Given information >>
______

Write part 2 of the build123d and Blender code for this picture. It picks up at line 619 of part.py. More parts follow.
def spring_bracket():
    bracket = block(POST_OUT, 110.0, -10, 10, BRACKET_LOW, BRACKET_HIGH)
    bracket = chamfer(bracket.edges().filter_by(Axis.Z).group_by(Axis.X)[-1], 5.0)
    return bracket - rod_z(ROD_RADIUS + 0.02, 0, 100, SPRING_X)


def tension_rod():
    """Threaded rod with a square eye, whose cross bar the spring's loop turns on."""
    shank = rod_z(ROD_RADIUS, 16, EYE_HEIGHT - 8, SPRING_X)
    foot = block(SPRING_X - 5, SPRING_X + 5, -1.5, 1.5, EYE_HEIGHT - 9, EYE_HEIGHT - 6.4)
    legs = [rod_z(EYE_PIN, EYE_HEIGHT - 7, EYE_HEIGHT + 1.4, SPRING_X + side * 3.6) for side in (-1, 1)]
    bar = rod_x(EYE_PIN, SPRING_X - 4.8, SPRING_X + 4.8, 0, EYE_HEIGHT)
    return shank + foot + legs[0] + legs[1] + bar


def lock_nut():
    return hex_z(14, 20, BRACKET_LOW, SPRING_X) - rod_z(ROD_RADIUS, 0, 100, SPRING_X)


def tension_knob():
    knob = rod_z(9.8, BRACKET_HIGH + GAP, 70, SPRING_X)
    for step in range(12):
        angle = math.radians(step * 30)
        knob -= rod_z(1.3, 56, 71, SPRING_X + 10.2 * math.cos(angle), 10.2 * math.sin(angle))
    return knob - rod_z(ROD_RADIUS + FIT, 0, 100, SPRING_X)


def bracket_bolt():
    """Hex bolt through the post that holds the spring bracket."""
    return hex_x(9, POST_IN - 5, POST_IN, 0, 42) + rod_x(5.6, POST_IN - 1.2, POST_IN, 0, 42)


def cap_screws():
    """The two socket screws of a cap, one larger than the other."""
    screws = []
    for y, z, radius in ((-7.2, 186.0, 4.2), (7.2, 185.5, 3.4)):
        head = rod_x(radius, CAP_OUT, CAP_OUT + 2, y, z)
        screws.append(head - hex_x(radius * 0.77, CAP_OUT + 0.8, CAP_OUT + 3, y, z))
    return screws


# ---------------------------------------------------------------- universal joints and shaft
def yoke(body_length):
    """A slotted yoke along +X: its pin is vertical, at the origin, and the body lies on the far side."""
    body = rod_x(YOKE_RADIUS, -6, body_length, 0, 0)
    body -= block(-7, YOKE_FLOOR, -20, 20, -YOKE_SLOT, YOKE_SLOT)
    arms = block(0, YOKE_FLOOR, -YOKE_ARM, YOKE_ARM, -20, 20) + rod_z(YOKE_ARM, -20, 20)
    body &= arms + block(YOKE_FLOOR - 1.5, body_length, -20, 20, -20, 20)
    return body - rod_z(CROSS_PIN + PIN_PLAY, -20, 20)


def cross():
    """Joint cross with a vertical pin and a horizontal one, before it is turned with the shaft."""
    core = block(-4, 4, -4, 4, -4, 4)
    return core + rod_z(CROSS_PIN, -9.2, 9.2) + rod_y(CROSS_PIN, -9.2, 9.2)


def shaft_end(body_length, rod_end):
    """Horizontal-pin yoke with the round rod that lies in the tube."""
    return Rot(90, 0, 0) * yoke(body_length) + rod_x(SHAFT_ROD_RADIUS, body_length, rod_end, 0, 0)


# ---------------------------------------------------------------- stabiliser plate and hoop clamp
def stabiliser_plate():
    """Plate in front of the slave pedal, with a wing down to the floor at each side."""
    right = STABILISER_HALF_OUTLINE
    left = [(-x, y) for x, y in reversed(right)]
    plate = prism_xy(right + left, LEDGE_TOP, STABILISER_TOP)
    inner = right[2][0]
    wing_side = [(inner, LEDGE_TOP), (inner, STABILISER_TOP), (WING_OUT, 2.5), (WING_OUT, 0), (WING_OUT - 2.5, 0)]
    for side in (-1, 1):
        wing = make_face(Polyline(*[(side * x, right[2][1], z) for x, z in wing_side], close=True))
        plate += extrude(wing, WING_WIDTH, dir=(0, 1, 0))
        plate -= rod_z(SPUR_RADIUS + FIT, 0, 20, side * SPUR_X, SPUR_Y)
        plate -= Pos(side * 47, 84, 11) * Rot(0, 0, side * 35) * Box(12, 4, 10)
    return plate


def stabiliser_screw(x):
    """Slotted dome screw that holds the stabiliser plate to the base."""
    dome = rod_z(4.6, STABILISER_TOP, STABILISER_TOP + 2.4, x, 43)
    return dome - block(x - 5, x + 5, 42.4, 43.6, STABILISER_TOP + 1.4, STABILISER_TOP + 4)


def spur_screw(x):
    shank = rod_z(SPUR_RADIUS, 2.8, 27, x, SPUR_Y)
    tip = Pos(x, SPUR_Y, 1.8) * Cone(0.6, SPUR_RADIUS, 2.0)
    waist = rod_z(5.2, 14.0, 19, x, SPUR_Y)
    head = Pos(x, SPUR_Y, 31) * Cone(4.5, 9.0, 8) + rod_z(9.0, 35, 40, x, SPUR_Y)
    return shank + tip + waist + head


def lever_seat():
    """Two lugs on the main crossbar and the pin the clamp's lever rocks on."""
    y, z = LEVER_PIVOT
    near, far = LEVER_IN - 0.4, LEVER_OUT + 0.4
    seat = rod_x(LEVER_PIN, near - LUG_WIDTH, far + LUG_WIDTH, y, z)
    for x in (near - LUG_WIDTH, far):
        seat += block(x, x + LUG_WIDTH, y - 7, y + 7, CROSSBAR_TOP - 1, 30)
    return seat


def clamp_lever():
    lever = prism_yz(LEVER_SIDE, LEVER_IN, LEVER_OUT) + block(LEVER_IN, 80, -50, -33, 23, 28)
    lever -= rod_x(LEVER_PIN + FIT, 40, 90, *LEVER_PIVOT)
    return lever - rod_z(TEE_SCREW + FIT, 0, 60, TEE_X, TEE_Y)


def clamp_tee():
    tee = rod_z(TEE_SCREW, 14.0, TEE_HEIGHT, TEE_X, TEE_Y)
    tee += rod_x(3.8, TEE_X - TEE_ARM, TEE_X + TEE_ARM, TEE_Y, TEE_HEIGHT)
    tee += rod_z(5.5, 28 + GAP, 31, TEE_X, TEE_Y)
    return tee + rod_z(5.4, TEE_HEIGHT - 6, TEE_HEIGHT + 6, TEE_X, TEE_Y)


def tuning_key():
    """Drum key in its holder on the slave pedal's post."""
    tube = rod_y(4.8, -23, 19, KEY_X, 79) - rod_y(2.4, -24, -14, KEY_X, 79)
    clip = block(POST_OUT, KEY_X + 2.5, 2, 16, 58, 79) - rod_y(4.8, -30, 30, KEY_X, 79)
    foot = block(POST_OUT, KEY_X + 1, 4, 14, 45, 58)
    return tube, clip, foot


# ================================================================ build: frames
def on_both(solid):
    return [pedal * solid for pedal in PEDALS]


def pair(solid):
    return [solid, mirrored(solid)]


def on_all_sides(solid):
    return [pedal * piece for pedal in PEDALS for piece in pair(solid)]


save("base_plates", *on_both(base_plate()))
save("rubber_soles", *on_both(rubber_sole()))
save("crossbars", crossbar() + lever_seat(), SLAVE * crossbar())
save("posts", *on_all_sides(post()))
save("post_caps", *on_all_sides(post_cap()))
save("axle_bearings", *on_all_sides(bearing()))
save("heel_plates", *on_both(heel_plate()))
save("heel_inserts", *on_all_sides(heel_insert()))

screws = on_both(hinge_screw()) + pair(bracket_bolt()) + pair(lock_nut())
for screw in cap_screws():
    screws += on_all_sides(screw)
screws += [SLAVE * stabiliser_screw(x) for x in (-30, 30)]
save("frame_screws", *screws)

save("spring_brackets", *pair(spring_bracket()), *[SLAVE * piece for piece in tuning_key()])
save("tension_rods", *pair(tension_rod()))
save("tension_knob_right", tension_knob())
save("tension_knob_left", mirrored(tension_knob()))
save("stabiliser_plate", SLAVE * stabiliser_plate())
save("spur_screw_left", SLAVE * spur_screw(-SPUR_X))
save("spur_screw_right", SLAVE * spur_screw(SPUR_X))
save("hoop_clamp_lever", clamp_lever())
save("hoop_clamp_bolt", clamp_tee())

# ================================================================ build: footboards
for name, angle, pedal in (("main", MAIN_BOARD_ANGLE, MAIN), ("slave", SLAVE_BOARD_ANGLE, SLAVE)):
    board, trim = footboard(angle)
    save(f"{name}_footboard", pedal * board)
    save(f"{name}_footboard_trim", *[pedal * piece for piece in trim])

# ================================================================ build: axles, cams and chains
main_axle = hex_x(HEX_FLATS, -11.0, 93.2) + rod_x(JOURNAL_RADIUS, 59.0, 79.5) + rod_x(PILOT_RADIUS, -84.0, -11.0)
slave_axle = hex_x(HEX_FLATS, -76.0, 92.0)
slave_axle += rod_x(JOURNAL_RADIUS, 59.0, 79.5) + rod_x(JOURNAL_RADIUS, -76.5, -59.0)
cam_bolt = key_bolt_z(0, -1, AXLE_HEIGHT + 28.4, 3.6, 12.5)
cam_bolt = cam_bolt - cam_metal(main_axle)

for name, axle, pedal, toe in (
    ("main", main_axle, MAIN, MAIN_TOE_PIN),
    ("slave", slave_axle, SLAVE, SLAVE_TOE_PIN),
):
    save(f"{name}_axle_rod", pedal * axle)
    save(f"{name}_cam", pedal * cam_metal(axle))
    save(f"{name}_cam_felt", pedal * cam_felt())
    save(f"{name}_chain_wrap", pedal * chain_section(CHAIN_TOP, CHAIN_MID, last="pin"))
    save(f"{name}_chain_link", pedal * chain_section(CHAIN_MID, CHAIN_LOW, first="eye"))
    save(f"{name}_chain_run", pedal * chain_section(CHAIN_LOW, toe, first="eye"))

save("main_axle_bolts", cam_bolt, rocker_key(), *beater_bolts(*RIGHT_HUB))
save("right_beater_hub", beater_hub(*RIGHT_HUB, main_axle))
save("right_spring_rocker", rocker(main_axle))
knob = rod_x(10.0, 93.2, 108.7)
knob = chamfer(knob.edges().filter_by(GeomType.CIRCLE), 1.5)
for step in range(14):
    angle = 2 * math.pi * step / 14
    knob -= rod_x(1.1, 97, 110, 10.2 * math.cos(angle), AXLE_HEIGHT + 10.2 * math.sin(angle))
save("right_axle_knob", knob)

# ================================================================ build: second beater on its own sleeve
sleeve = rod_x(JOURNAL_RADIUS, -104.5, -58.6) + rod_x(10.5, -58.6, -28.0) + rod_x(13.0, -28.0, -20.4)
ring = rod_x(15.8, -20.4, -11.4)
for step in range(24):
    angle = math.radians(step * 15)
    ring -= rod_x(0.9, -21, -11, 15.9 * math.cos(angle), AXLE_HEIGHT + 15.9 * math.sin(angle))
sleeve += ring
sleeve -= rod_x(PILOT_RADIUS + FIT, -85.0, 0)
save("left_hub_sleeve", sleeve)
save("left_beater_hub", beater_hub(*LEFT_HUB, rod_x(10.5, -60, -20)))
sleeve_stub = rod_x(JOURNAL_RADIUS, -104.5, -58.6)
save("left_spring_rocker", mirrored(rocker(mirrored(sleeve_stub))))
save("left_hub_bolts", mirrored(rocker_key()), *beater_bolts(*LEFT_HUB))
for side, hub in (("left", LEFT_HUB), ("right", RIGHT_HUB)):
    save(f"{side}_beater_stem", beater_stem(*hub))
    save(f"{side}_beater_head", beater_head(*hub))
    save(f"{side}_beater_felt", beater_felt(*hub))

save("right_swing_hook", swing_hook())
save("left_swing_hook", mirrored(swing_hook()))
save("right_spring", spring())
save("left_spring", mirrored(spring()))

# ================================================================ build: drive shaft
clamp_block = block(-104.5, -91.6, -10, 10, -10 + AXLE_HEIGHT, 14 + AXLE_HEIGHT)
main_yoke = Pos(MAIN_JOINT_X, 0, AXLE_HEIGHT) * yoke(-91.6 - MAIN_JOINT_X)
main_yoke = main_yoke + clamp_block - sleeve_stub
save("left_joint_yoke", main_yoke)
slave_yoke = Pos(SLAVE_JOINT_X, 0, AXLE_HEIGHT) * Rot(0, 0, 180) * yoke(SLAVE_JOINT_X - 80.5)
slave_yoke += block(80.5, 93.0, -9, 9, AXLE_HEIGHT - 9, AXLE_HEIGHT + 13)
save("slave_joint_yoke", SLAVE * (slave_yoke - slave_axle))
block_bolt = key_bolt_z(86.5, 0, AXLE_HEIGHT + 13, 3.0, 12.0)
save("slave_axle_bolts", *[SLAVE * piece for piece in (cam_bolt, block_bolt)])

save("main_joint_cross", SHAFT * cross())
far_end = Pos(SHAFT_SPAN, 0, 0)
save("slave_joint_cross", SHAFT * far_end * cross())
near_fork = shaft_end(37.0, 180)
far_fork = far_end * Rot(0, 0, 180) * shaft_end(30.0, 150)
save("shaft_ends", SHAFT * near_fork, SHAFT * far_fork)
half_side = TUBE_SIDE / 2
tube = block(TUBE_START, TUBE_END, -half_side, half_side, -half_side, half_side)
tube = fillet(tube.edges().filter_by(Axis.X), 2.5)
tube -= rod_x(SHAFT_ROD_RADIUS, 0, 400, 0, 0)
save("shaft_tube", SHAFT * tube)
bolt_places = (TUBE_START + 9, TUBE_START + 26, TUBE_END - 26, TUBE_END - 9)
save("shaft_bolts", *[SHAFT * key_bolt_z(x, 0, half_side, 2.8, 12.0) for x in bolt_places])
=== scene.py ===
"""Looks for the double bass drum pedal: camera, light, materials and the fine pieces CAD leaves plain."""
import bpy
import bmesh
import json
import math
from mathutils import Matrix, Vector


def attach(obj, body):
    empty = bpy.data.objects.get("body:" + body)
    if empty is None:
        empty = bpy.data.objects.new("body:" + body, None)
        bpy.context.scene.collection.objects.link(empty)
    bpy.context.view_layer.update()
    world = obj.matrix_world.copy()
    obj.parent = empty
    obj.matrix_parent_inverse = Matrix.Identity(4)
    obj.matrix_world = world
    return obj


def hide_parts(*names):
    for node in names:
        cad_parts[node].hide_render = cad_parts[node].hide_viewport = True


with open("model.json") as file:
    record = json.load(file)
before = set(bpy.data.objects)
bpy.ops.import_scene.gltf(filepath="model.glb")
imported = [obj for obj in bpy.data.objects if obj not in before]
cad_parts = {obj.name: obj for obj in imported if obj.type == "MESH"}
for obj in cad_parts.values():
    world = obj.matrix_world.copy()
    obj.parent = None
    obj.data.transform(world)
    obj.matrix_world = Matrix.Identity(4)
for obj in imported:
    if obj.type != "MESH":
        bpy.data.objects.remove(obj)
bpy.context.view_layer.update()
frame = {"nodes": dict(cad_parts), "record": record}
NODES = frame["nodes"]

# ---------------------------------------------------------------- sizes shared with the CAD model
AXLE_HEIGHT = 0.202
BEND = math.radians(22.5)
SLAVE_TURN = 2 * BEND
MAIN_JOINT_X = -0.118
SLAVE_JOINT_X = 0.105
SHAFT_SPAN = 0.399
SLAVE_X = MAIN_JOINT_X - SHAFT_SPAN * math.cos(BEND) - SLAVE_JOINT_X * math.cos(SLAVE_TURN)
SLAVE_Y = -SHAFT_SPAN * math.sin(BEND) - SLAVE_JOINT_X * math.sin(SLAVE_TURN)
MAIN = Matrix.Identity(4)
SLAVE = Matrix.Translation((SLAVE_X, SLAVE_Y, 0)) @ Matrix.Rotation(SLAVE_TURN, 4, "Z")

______

Your task is to extract exactly the lines starting at the line with "SHAFT * cross())" and ending at the line with "imported = [obj", including both ends, and no other lines.

save("main_joint_cross", SHAFT * cross())
far_end = Pos(SHAFT_SPAN, 0, 0)
save("slave_joint_cross", SHAFT * far_end * cross())
near_fork = shaft_end(37.0, 180)
far_fork = far_end * Rot(0, 0, 180) * shaft_end(30.0, 150)
save("shaft_ends", SHAFT * near_fork, SHAFT * far_fork)
half_side = TUBE_SIDE / 2
tube = block(TUBE_START, TUBE_END, -half_side, half_side, -half_side, half_side)
tube = fillet(tube.edges().filter_by(Axis.X), 2.5)
tube -= rod_x(SHAFT_ROD_RADIUS, 0, 400, 0, 0)
save("shaft_tube", SHAFT * tube)
bolt_places = (TUBE_START + 9, TUBE_START + 26, TUBE_END - 26, TUBE_END - 9)
save("shaft_bolts", *[SHAFT * key_bolt_z(x, 0, half_side, 2.8, 12.0) for x in bolt_places])
=== scene.py ===
"""Looks for the double bass drum pedal: camera, light, materials and the fine pieces CAD leaves plain."""
import bpy
import bmesh
import json
import math
from mathutils import Matrix, Vector


def attach(obj, body):
    empty = bpy.data.objects.get("body:" + body)
    if empty is None:
        empty = bpy.data.objects.new("body:" + body, None)
        bpy.context.scene.collection.objects.link(empty)
    bpy.context.view_layer.update()
    world = obj.matrix_world.copy()
    obj.parent = empty
    obj.matrix_parent_inverse = Matrix.Identity(4)
    obj.matrix_world = world
    return obj


def hide_parts(*names):
    for node in names:
        cad_parts[node].hide_render = cad_parts[node].hide_viewport = True


with open("model.json") as file:
    record = json.load(file)
before = set(bpy.data.objects)
bpy.ops.import_scene.gltf(filepath="model.glb")
imported = [obj for obj in bpy.data.objects if obj not in before]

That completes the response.